Mahir Hamzeoglu in the article "The increase in wages will cost $80 million" in the independent newspaper "Khalg Jebhesi" says that salaries in some fields financed from the state budget have been increased. Hamzeoglu writes that after benefiting from high oil prices, the government is now raising salaries. But he notes that the current increases in salaries and pensions present a risk for the future. The current increase in salaries and pensions is based on the oil factor, rather than a strong economic base. Should the world oil price drop to $12-15 per a barrel as it was in 1998, the country's budget will face a 30% deficit.
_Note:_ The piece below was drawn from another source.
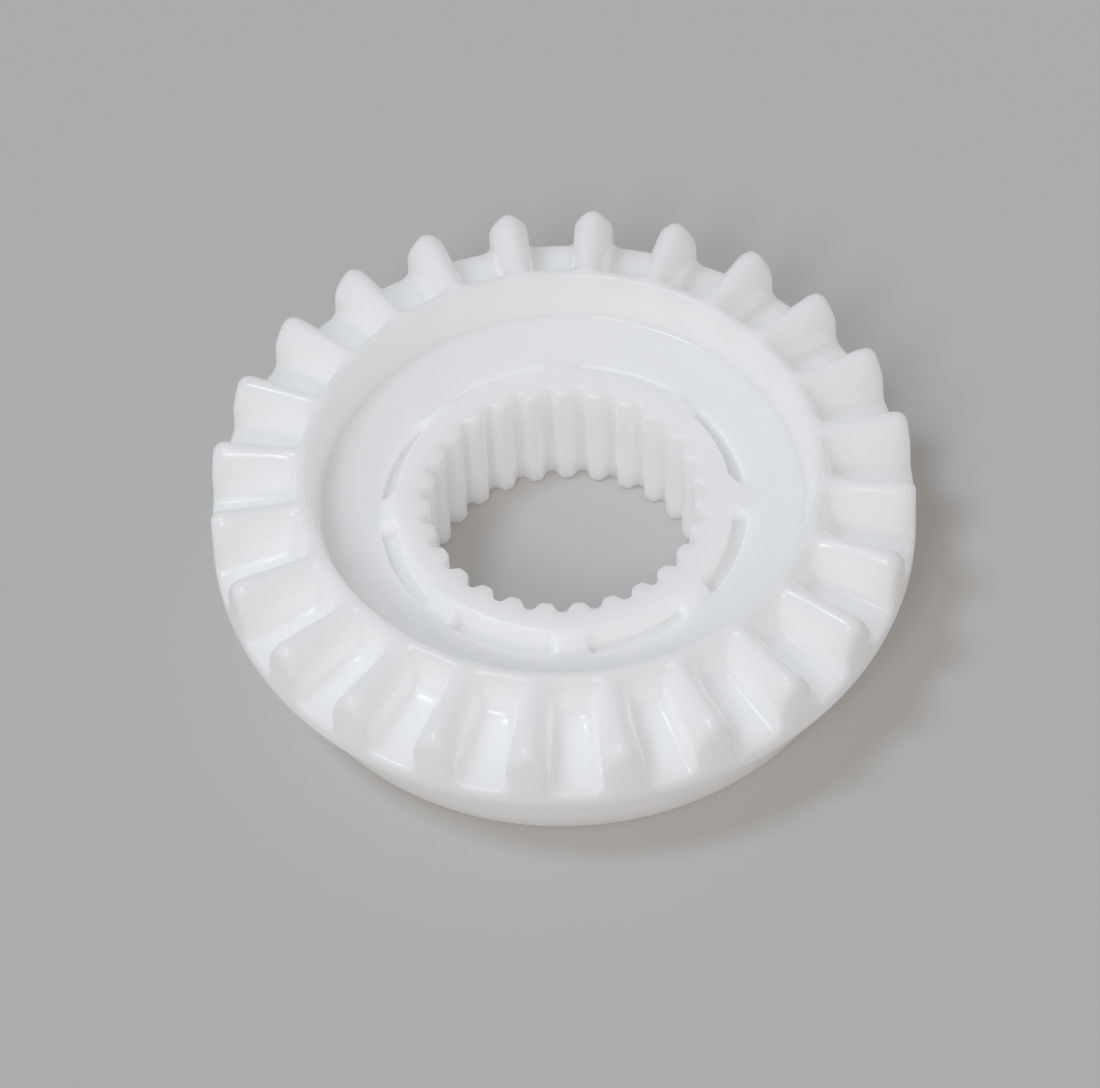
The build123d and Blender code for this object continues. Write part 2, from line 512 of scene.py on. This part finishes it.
def pocket_rows():
    """The pocket behind the web, from the skirt to the hub, with a rib at the edge of each bay.

    Each point lies a share of the way from the pocket's own outline to the flat edge of a rib.
    """
    path = rounded(
        [
            (pocket_r, pocket_start_z, 0),
            (pocket_r, rib_base_z, 0),
            (pocket_r, web_back_z, corner_round),
            (dish_foot_r, web_back_z, 0),
            (hub_r, hub_back_z, pocket_hub_round),
            (hub_r, rib_base_z, 0),
            (hub_r, 0, foot_round),
            (hub_r - 2 * foot_round, 0, 0),
        ],
        back_run,
    )
    above = np.flatnonzero(path[:, 1] >= rib_base_z - 1e-6)
    first, last = above[0], above[-1]
    steps = np.linalg.norm(np.diff(path[first:last + 1], axis=0), axis=1)
    share = np.append(0, np.cumsum(steps)) / steps.sum()
    ribbed = path.copy()
    ribbed[first:last + 1, 0] = pocket_r + (hub_r - pocket_r) * share
    ribbed[first:last + 1, 1] = rib_base_z
    gap = np.maximum(np.linalg.norm(ribbed - path, axis=1), 1e-6)

    columns = [(0.0, 1 + 0 * gap), (rib_half / 2, 1 + 0 * gap)]
    for turn in quarter:
        fall = np.minimum(rib_edge_cap, rib_edge * (1 - math.cos(turn)) / gap)
        columns.append((rib_half - rib_edge * (1 - math.sin(turn)), 1 - fall))
    for turn in quarter:
        rise = np.minimum(rib_fillet_cap, rib_fillet * (1 - math.sin(turn)) / gap)
        columns.append((rib_foot_half + rib_fillet * (1 - math.cos(turn)), rise))
    angles, radii, heights = [], [], []
    for place, blend in columns:
        point = path + (ribbed - path) * blend[:, None]
        angles.append(np.arcsin(place / point[:, 0]))
        radii.append(point[:, 0])
        heights.append(point[:, 1])
    edge = angles[-1]
    for share in np.linspace(0, 1, bay_steps + 1)[1:]:
        angles.append(edge + (math.pi / bay_count - edge) * share)
        radii.append(path[:, 0])
        heights.append(path[:, 1])
    return repeated(np.array(angles).T, np.array(radii).T, np.array(heights).T, bay_count)


def gear_mesh():
    """The whole gear as one closed surface."""
    skin = Skin()
    bore = skin.sheet(spline_rows())
    front = front_meridian()
    columns = bay_count * slot_columns
    hub_land = skin.add(revolved(np.array([(hub_land_r, hub_top)]), columns))
    skin.zip(bore[0], hub_land[0])
    for index in range(bay_count):
        slot_sector(skin, front, index)
    web_start = (sector_outer_r, np.interp(sector_outer_r, front[:, 0], front[:, 1]))
    web = front[front[:, 0] > sector_outer_r + least_step]
    dish = skin.sheet(revolved(np.concatenate([[web_start], web]), columns))
    teeth = skin.sheet(tooth_rows())
    skin.zip(dish[-1], teeth[0])
    pocket = skin.sheet(pocket_rows())
    back = skin.sheet(revolved(back_meridian(), back_columns))
    skin.zip(teeth[-1], back[0])
    skin.zip(back[-1], pocket[0])
    skin.zip(pocket[-1], bore[-1])
    return skin.mesh(NODE + "_skin")


# Camera: it looks down at the front of the gear from about a third of a metre
camera_distance = 350.6 * MM
camera_elevation = math.radians(52.13)
camera_turn = math.radians(-0.39)
camera_roll = math.radians(-2.88)
camera_aim = Vector((-1.46, -5.93, 13.6)) * MM
lens_mm = 117.0
sensor_mm = 36.0

# Floor, in metres: half its side, and how far under the gear it lies
floor_half = 2.0
floor_drop = 0.01 * MM


def add_object(name, data):
    """A new object in the scene."""
    made = bpy.data.objects.new(name, data)
    bpy.context.scene.collection.objects.link(made)
    return made


def link(tree, source, target):
    """Joins an output to an input."""
    tree.links.new(source, target)


def add_noise(tree, place, per_metre, detail):
    """Noise over the object's own coordinates.  Its mean is about one half."""
    noise = tree.nodes.new("ShaderNodeTexNoise")
    noise.inputs["Scale"].default_value = per_metre
    noise.inputs["Detail"].default_value = detail
    link(tree, place, noise.inputs["Vector"])
    return noise.outputs["Fac"]


def add_ramp(tree, value, low, high):
    """A colour ramp between two stops, each a position and a colour."""
    ramp = tree.nodes.new("ShaderNodeValToRGB")
    for element, (position, colour) in zip(ramp.color_ramp.elements, (low, high)):
        element.position = position
        element.color = (*colour, 1)
    link(tree, value, ramp.inputs["Fac"])
    return ramp.outputs["Color"]


def add_bump(tree, height, depth, before=None):
    """Relief of the given depth, in metres, over an earlier bump's normal."""
    bump = tree.nodes.new("ShaderNodeBump")
    bump.inputs["Distance"].default_value = depth
    link(tree, height, bump.inputs["Height"])
    if before:
        link(tree, before, bump.inputs["Normal"])
    return bump.outputs["Normal"]


def plastic_material():
    """White acetal: translucent and glossy, with the faint unevenness of a moulded surface."""
    material = bpy.data.materials.new("white_acetal")
    material.use_nodes = True
    tree = material.node_tree
    shader = tree.nodes["Principled BSDF"]
    place = tree.nodes.new("ShaderNodeTexCoord").outputs["Object"]

    cloud = add_noise(tree, place, per_metre=95, detail=3.0)
    tint = add_ramp(tree, cloud, low=(0.3, (0.972, 0.974, 0.980)), high=(0.7, (0.986, 0.986, 0.986)))
    link(tree, tint, shader.inputs["Base Color"])

    patches = add_noise(tree, place, per_metre=420, detail=4.0)
    gloss = add_ramp(tree, patches, low=(0.25, (0.19, 0.19, 0.19)), high=(0.75, (0.26, 0.26, 0.26)))
    link(tree, gloss, shader.inputs["Roughness"])

    sink_marks = add_noise(tree, place, per_metre=160, detail=0.0)
    sink = add_bump(tree, sink_marks, depth=0.03 * MM)
    fine_grain = add_noise(tree, place, per_metre=2200, detail=2.0)
    grain = add_bump(tree, fine_grain, depth=0.0015 * MM, before=sink)
    link(tree, grain, shader.inputs["Normal"])

    shader.inputs["IOR"].default_value = 1.48
    shader.inputs["Subsurface Weight"].default_value = 1.0
    shader.inputs["Subsurface Radius"].default_value = (1.0, 0.97, 0.94)
    shader.inputs["Subsurface Scale"].default_value = 3.8 * MM

    # A weak glow stands in for the many bounces of light inside the dish and the bore
    shader.inputs["Emission Color"].default_value = (1.0, 0.99, 0.99, 1)
    shader.inputs["Emission Strength"].default_value = 0.08
    return material


def floor_material():
    """Pale and matt, with a faint warm glow that keeps its shadows brown."""
    material = bpy.data.materials.new("pale_floor")
    material.use_nodes = True
    shader = material.node_tree.nodes["Principled BSDF"]
    shader.inputs["Base Color"].default_value = (0.597, 0.590, 0.580, 1)
    shader.inputs["Roughness"].default_value = 0.9
    shader.inputs["Specular IOR Level"].default_value = 0.0
    shader.inputs["Emission Color"].default_value = (1.0, 0.85, 0.62, 1)
    shader.inputs["Emission Strength"].default_value = 0.03
    return material


def make_floor():
    """A square floor, a hair under the gear so that the two don't share a plane."""
    mesh = bpy.data.meshes.new("floor")
    half, level = floor_half, -floor_drop
    corners = [(-half, -half, level), (half, -half, level), (half, half, level), (-half, half, level)]
    mesh.from_pydata(corners, [], [(0, 1, 2, 3)])
    floor = add_object("floor", mesh)
    floor.data.materials.append(floor_material())


def make_camera():
    """The camera at its fitted place, turned about its own axis by the roll."""
    data = bpy.data.cameras.new("camera")
    data.lens = lens_mm
    data.sensor_width = sensor_mm
    camera = add_object("camera", data)
    heading = Vector((math.sin(camera_turn), math.cos(camera_turn), 0)) * math.cos(camera_elevation)
    forward = heading - Vector((0, 0, math.sin(camera_elevation)))
    camera.location = camera_aim - forward * camera_distance
    level = forward.to_track_quat("-Z", "Y").to_matrix()
    camera.rotation_euler = (level @ Matrix.Rotation(camera_roll, 3, "Z")).to_euler()
    data.clip_start = 0.01
    data.clip_end = 10
    bpy.context.scene.camera = camera


def add_sun(name, azimuth_deg, elevation_deg, spread_deg, energy, colour):
    """A distant soft light, placed by the direction that it comes from."""
    sun = bpy.data.lights.new(name, "SUN")
    sun.energy = energy
    sun.angle = math.radians(spread_deg)
    sun.color = colour
    azimuth = math.radians(azimuth_deg)
    elevation = math.radians(elevation_deg)
    level = math.cos(elevation)
    towards = Vector((level * math.cos(azimuth), level * math.sin(azimuth), math.sin(elevation)))
    add_object(name, sun).rotation_euler = towards.to_track_quat("Z", "Y").to_euler()


def make_lights():
    """A high soft light from the left, a smaller one over the near edge, and an even white room."""
    sky_blue = (0.64, 0.81, 0.97)
    warm_white = (1.0, 0.95, 0.93)
    add_sun("key", azimuth_deg=-166, elevation_deg=66, spread_deg=14, energy=0.66, colour=sky_blue)
    add_sun("window", azimuth_deg=-113, elevation_deg=44, spread_deg=16, energy=0.54, colour=warm_white)
    world = bpy.data.worlds.new("room")
    world.use_nodes = True
    background = world.node_tree.nodes["Background"]
    background.inputs["Color"].default_value = (1.0, 0.97, 0.955, 1)
    background.inputs["Strength"].default_value = 0.39
    bpy.context.scene.world = world
    bpy.context.scene.view_settings.view_transform = "Standard"


gear = add_object("gear_moulding", gear_mesh())
gear.data.materials.append(plastic_material())
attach(gear, "root")
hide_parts(NODE)
make_floor()
make_camera()
make_lights()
In this case, the government will be forced either to spend money from the Oil Fund or appeal to the International Monetary Fund (IMF) for a loan in order to make up the deficit.

Farid in the article "Any bacterium and microbe can be met in the Kur" in the independent newspaper "Uch Nogta" points out that the ecological situation of both the Kur and Araz rivers--which are considered to be the country's two giant water sources--has reached a dangerous level. Armenians continue deliberately to discharge poisonous substances into the Araz, and as a consequence using this river's water has become dangerous. Although this question has been repeatedly raised with international organizations, there is no concrete result. Even the Parliamentary Assembly of the Council of Europe (PACE) has issued a special statement on the matter. Farid writes that the ecological situation of the Kur is not satisfactory either. But this river is polluted by Georgians. Although Georgia's capital, Tbilisi--which is situated on the Kur--occupies only 0.5% of the country's territory, it contains one fifth of the population and one third of all industrial production. Therefore, the risk of pollution has increased greatly.

In an interview with the government newspaper "Khalg," Sadai Agababev, an official from the Ministry of Agriculture, said that some purposeful agricultural undertakings have affected the production of cultivated plants. Growth is observed in the sphere of cotton planting.

Under the headline "The Azerbaijani government buys wheat," the opposition newspaper "Hurriyyet" points out that the Ministry of Economic Development is now negotiating the import of 200,000 tons of wheat at a reasonable cost. This is done in order to prevent flour and bread from rising in price. In comparison with the previous three months, in April the price for the main kinds of flour rose from 850-900 manats per a kilogram to 1,200-1,300 manats. Thanks to the government's measures the situation has normalized. The newspaper writes that as long ago as April the Turan news agency reported the radical rise in flour prices, but at that time the government stated that there was no need for concern or to import of wheat. According to experts' calculations, on average 60,000 tons of flour is used every month in Azerbaijan.